Si vous voulez regarder le détail du calcul il est disponible pour le noyau 3.13 ici:
http://lxr.free-electrons.com/source/fs/proc/task_mmu.c#L483
 

Problème d'échelle!

Supposons maintenant que j'ai un système avec beaucoup de processus (disons entre 1 500 et 45 000). Et que je veuille accéder à l'intégralité des champs PSS de toutes les régions mémoires de tous mes processus...

Par exemple:

fa $ time cat /proc/[0-9]*/smaps >/dev/null
fa $

La commande ci-dessus est évidemment peu utile, mais si je fais "time" de cette commande, cela me donnera  une idée du cout induit. C'est aussi pas très futé, mais si je veux calculer les PSS de mes processus, il semblerait que ce soit ma seule source d'information.
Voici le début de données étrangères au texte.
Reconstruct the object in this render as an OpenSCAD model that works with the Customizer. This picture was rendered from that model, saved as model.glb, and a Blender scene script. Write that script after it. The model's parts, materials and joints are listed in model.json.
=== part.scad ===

Sur 1 500 processus, représentant environ 800 000 régions mémoire, la commande ci-dessus consomme environ 20 secondes de temps CPU système. Sur 45 000 processus, j'ai mesuré des temps de l'ordre de 47 secondes!

L'explication se trouve là : http://lxr.free-electrons.com/source/fs/proc/task_mmu.c#L483!

Pour chaque région le système va parcourir l'ensemble des pages et déterminer pour chaque page quel est son compteur de partage... Le temps de calcul est donc proportionnel au nombre de pages accessibles depuis les régions des processus.

Évidemment la question qui vient à l'esprit est : "Mais pourquoi faire ce calcul lorsqu'on accède à cette information au lieu de maintenir un compteur PSS par région"?

En fait, il est probable que l'on ait peu de choix!  Dans une même région, une première page peut-être partagée par deux processus, et la suivante par 4 ou 12... Maintenir un compteur par région semble donc inutile. Un compteur par page... et bien, c'est ce que fait déjà le système.

Conclusion?

Pfiouh.

RSS: intéressant mais le cumul sur plusieurs processus n'a pas (forcément) de sens
PSS: information sémantiquement plus juste, mais les biais de calcul peuvent être déroutants et le cout d'accès peut devenir prohibitif.

Comme d'habitude, quand on a des outils à sa disposition, on a toujours intérêt à bien les considérer pour connaitre leurs limites et savoir dans quelles conditions ils sont utiles et au delà de quelle limite, ils nous désinforment plutôt qu'ils ne nous informent.